[Aventilatory mass flow during apnea : investigations on quantification]

B Rudlof, A Faldum, L Brandt
Der Anaesthesist 2010, 59 (5): 401-9

BACKGROUND: Aventilatory mass flow (AVMF) is routinely used for apneic oxygenation in various clinical procedures but no data exist to quantitatively describe the gas flow. This study was designed to determine the amount of AVMF during the clinical situation of apnea to force spontaneous respiration at the end of anaesthesia with controlled ventilation.

MATERIALS AND METHODS: A total of 200 patients undergoing anesthesia for routine surgery were examined. AVMF was analyzed with a high resolution, low gas stream, thermal mass flow analyzer. The intended recording time was 3 min.

RESULTS: Measurement was reliably successful and suitable for evaluation in only 23 patients. AVMF-induced gas flow started on average 17.9 + or - 9.4 s after onset of apnea.

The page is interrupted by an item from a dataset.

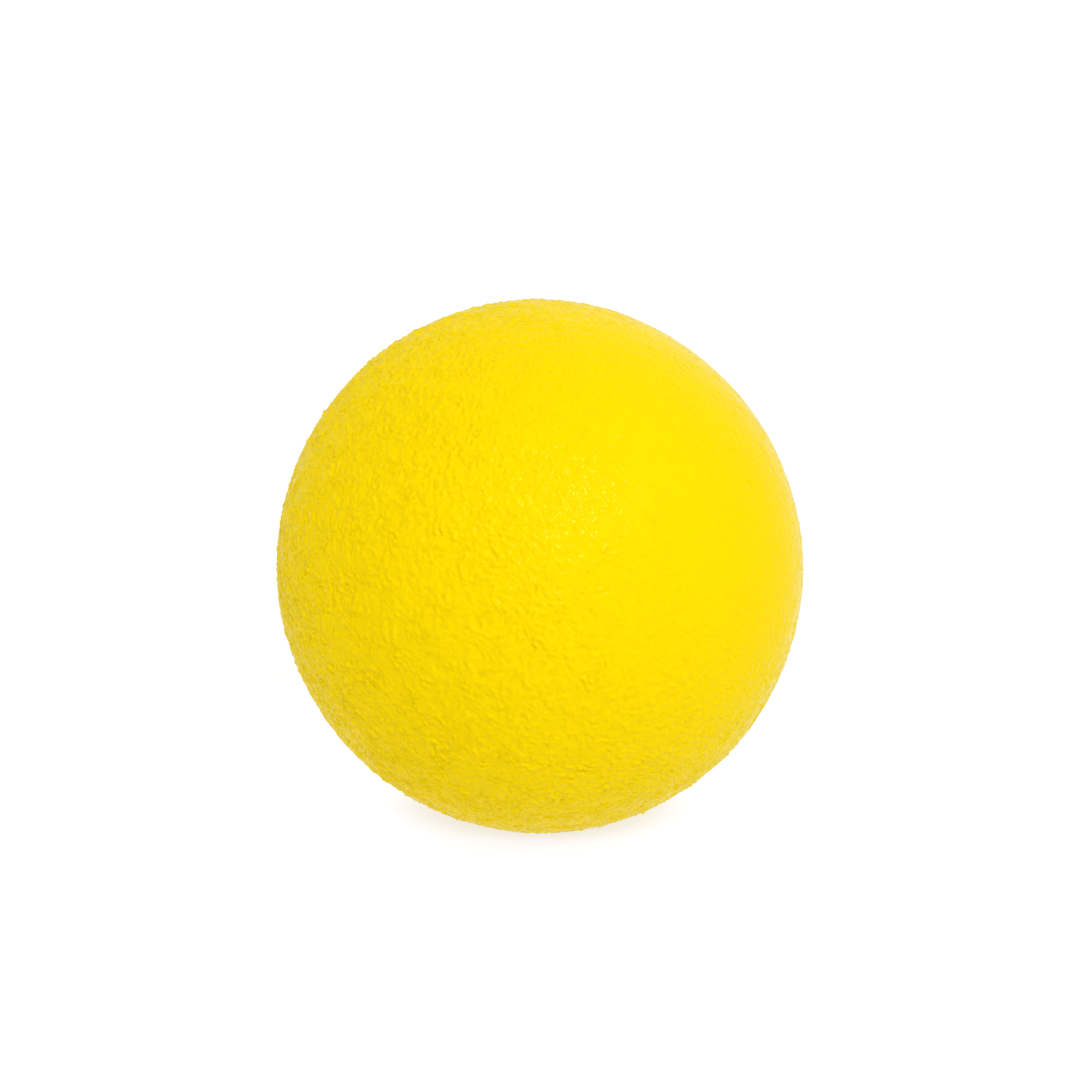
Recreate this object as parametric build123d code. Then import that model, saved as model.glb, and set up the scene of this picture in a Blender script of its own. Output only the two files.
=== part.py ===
"""Coated foam play ball, 8.5 inches across.

A moulded ball of soft polyurethane foam is sealed with a thin clear base coat, and carries a
tougher, coloured elastomer skin over that. The three layers are bonded and concentric, with no
valve, seam or hollow. The origin is the centre of the ball, and +Z is up as it rests on a floor.
"""

import os

from build123d import *

# Driving dimensions, mm
MM_PER_INCH = 25.4
BALL_DIAMETER = 8.5 * MM_PER_INCH
SKIN_THICKNESS = 0.8
BASE_COAT_THICKNESS = 0.3

# Radii of the layers' shared faces, mm
SKIN_RADIUS = BALL_DIAMETER / 2
BASE_COAT_RADIUS = SKIN_RADIUS - SKIN_THICKNESS
CORE_RADIUS = BASE_COAT_RADIUS - BASE_COAT_THICKNESS


def coat(outer_radius, inner_radius):
    """A closed spherical coat that fills the space between two radii."""
    return Sphere(outer_radius) - Sphere(inner_radius)


def foam_core():
    """The moulded foam ball that gives the toy its bounce: one solid sphere of open-cell foam."""
    return Sphere(CORE_RADIUS)


def base_coat():
    """The clear sealing coat that closes the foam's outer cells and bonds the skin to them."""
    return coat(BASE_COAT_RADIUS, CORE_RADIUS)


def skin():
    """The coloured elastomer skin, built up over the base coat all round."""
    return coat(SKIN_RADIUS, BASE_COAT_RADIUS)


NODES = {
    "foam_core": foam_core(),
    "base_coat": base_coat(),
    "skin": skin(),
}

os.makedirs("parts", exist_ok=True)
for name, shape in NODES.items():
    shape.label = name
    export_step(shape, f"parts/{name}.step")
    print(f"{name}: {shape.volume / 1000:.1f} cm3")
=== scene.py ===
"""The looks of a coated foam play ball: a wrinkled yellow skin, a clear base coat, a foam core.

Everything is in metres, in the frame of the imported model. The ball's centre is the origin, and it
rests on a white floor in soft studio light.
"""
import math

import bpy
import numpy as np
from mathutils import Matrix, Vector


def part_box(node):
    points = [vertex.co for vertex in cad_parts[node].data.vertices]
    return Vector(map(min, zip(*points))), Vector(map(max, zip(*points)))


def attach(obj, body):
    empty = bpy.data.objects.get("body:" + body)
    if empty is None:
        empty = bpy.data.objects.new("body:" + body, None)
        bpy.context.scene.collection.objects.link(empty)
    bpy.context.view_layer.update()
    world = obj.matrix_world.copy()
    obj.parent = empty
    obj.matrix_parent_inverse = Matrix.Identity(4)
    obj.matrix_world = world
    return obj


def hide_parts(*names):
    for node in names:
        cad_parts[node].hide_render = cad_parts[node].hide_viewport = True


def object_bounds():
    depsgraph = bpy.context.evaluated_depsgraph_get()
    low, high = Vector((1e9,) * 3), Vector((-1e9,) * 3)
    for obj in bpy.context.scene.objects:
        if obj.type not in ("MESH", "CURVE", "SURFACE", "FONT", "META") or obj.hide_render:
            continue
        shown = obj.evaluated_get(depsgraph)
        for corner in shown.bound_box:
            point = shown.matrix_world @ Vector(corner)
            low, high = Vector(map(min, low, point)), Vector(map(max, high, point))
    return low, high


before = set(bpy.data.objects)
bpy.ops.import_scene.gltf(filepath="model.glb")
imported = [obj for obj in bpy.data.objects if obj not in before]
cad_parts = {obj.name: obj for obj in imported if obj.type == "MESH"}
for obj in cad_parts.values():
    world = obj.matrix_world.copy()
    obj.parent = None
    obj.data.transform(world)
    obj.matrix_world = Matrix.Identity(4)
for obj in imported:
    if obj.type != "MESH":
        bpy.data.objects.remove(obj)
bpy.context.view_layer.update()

MM = 0.001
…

Maximum flow was reached within 158 + or - 20 s and determined to be 135 + or - 32 ml/min. The slope of increase of gas flow showed a rapid oscillation corresponding to the heart rate in all patients and in 14 out of 23 patients a slow oscillation with a frequency of 8.9 + or - 1.8/min.

CONCLUSIONS: During apnea AVMF develops in a non-linear fashion. The maximum flow observed is closely related to the estimated oxygen consumption. Heart rate synchronous flow variations are probably caused by intrathoracic volume variations due to heart action. The low frequency oscillations correspond to the frequency of Traube-Hering-Mayer waves.